Qld sets high standards

During my commuting days I collected sufficient points to lose my licence over a period of a couple of years. I didn’t keep a tally of points in my head and subsequently, in hindsight, I think I drove whilst unlicensed. I had came to the attention of traffic police on two occasions within one week as I drove to Legacy with software problems running through my brain, I let the car run up to nearly 70 in a 60 zone on a steep hill. The second offence that week brought my points tally over the limit and from that time I was technically unlicensed. As I never received a notice saying so I simply wasn’t aware of the fact. Thank God I didn’t have a prang in that period. I paid no penalty other than the fines but I note the new Queensland Police Minister has resigned his portfolio over a similar incident and whereas he certainly broke the law and should pay some penalty I have difficulty getting worked up about it. The government are reviewing the way people are notified of license suspension but in no way is this offered as an excuse for Gibson’s error.

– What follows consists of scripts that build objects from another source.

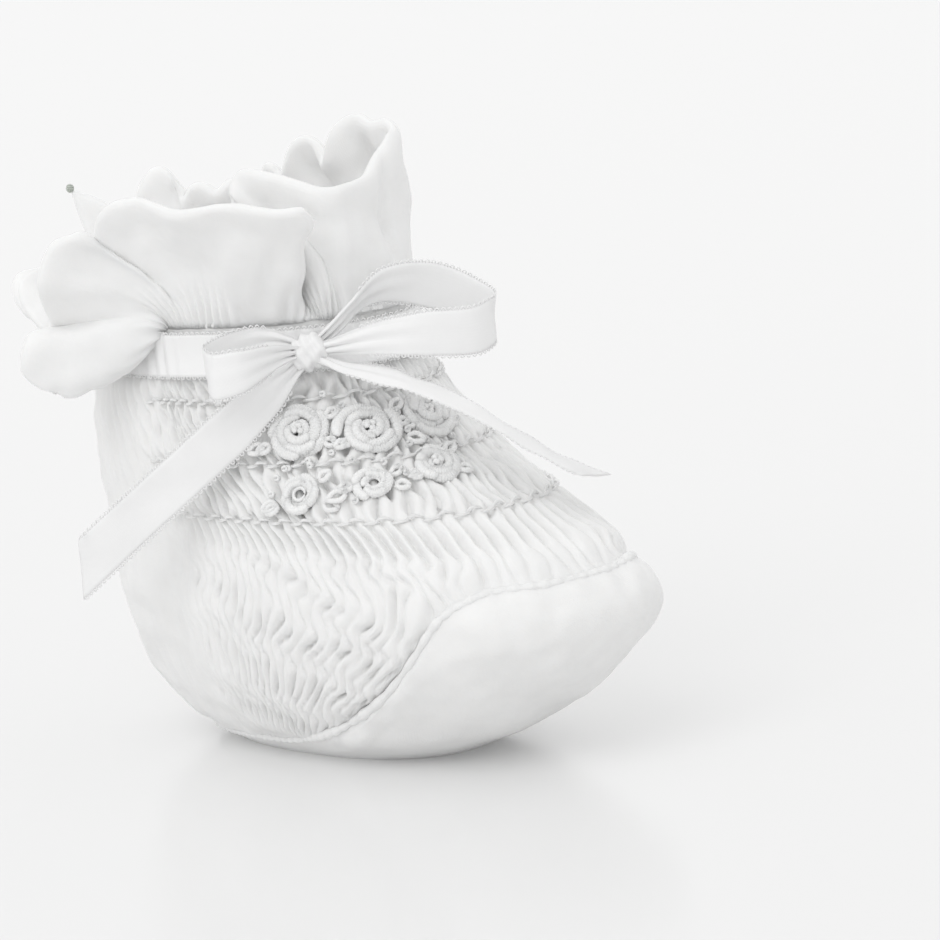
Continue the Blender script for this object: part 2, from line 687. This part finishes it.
def make_cable_rows(material):
    """Rows of cable stitch: one slanting stitch over each pair of pleats, thread up and down by turns."""
    shape = Shape()
    angle = even_angles(TABLE_COLUMNS)[None, :]
    base = body_point(angle, np.arange(TABLE_LOW, NECK_TOP + 1, TABLE_STEP)[:, None] + 0 * angle)
    normal = -grid_normals(base, True)

    def at(turn, z, out):
        j, i = turn / PLEATS_ROUND * TABLE_COLUMNS % TABLE_COLUMNS, (z - TABLE_LOW) / TABLE_STEP
        j0, i0 = np.floor(j).astype(int), np.floor(i).astype(int)
        fj, fi, j1 = (j - j0)[:, None], (i - i0)[:, None], (j0 + 1) % TABLE_COLUMNS
        low, high = (base[row, j0] * (1 - fj) + base[row, j1] * fj for row in (i0, i0 + 1))
        return low * (1 - fi) + high * fi + normal[i0, j0] * out[:, None]

    for z in CABLE_HEIGHTS:
        for k in range(PLEATS_ROUND):
            turns = np.linspace(k + 0.35, k + 1.65, 7)
            lift = 0.20 if k % 2 else -0.20
            bow = 1 - (2 * np.linspace(0, 1, 7) - 1) ** 2
            heights = z + lift * (0.4 + bow) + 0.12 * np.linspace(-1, 1, 7)
            line = at(turns, heights, -0.25 + 0.55 * bow)
            if smocked_share(line[3]) > 0.35:
                shape.tube(line, 0.27 * (0.6 + 0.4 * bow), sides=6)
    shape.piece("cable_stitches", material, "bootie", "embroidery_thread", ["cable_stitch_rows"])


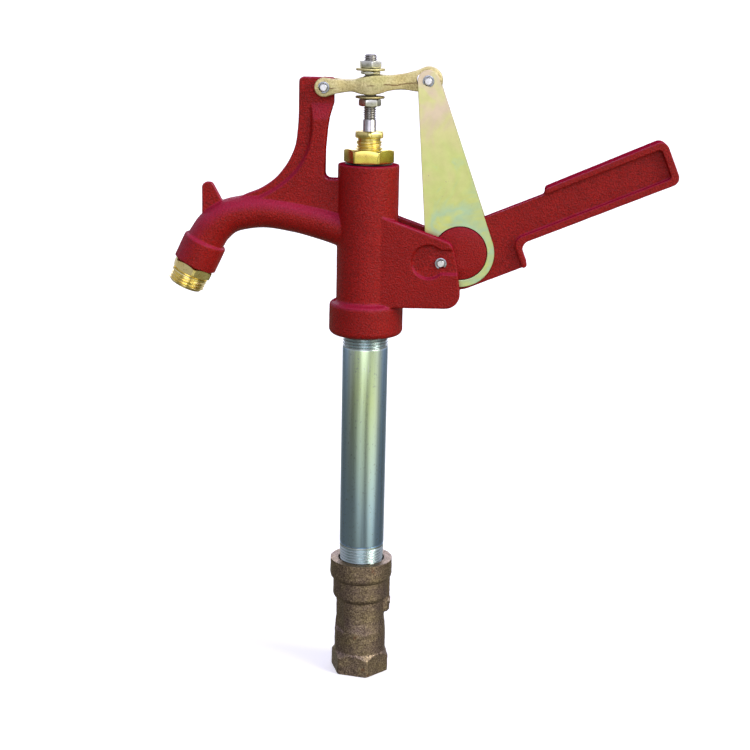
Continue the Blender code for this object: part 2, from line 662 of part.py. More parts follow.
def paint(parts):
    """Give each node its own material; pins and clips are steel."""
    kind_of = {node: kind for kind, nodes in NODE_MATERIALS.items() for node in nodes}
    for solid in parts.objects:
        material = make_material(kind_of.get(solid.name, "steel"))
        material.name = solid.name
        solid.data.materials.clear()
        solid.data.materials.append(material)
        solid.data.shade_smooth()
        solid.data.set_sharp_from_angle(angle=math.radians(35))


def main():
    clear_scene()
    parts = make_collection(PART_NAME)
    guides = make_collection(PART_NAME + "_guides")
    build_riser(parts)
    build_valve_body(parts, guides)
    build_foot_inserts(parts)
    build_head(parts, guides)
    build_nozzle(parts, guides)
    build_stuffing_box(parts, guides)
    build_pin("fulcrum", FULCRUM, 12.4, FORK_OUTER + 0.4, parts)
    build_pin("handle", HANDLE_PIVOT, 18.4, POCKET_FLOOR + 0.4, parts)
    build_pin("link", LINK_TOP, 11.4, LINK_OUTER + 0.4, parts)
    build_handle(parts, guides)
    build_links(parts, guides)
    build_rocker(parts, guides)
    build_rod(parts, guides)
    build_plunger(parts, guides)
    paint(parts)


main()
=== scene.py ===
"""Looks for the yard hydrant: cast, machined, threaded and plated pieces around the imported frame.

Sizes in the shape functions are in millimetres and MM turns them into metres.  +Z is up, +X points
along the handle and -Y is the front, as in the frame.
"""
import math

import bmesh
import bpy
from mathutils import Matrix, Vector, noise


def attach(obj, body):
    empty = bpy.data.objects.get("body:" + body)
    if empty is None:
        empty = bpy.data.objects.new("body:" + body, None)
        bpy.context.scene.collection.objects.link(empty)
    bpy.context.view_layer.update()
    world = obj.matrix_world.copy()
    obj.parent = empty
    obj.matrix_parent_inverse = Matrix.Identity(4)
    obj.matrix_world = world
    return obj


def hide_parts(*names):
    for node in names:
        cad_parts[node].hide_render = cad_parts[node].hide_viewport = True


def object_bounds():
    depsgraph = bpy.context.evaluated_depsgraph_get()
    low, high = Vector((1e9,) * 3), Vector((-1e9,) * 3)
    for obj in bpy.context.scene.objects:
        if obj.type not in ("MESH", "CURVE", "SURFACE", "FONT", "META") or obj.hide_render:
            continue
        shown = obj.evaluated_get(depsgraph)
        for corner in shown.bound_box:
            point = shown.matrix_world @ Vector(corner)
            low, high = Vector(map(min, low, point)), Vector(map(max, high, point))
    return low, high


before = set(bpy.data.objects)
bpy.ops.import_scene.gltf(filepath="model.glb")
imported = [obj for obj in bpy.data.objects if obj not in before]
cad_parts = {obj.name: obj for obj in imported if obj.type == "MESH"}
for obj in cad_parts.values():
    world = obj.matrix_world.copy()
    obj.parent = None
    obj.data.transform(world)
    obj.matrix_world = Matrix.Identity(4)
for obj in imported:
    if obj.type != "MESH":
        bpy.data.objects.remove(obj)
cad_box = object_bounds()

MM = 0.001

# Pivots of the linkage as (x, z), the handle's tilt and the radii of what turns there
FULCRUM = (-32.1, 442.0)
LINK_TOP = (41.4, 448.0)
HANDLE_PIVOT = (54.0, 320.6)
CAM_CENTRE = (67.4, 327.0)
HANDLE_ANGLE = 23.0
CAM_R = 18.9
RING_R = 19.4
PIN_R = 3.175
PIN_HOLE_R = 3.5
LINK_LOW_R = 24.5
LINK_TOP_R = 7.7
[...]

DAVID Gibson’s downfall could see the return of Queensland police notifying people in person that their driver’s licence has been suspended to avoid letters going astray. Premier Campbell Newman promised to review how the State Penalties Enforcement Registry delivers licence suspension notices, saying there was “great community concern” about the current process.
CanDO has demanded his resignation and thus has set the bar very high in Queensland as different from the Federal government who have left the bar on the ground in the case of Craig Thomson. Voters note this type of comparison.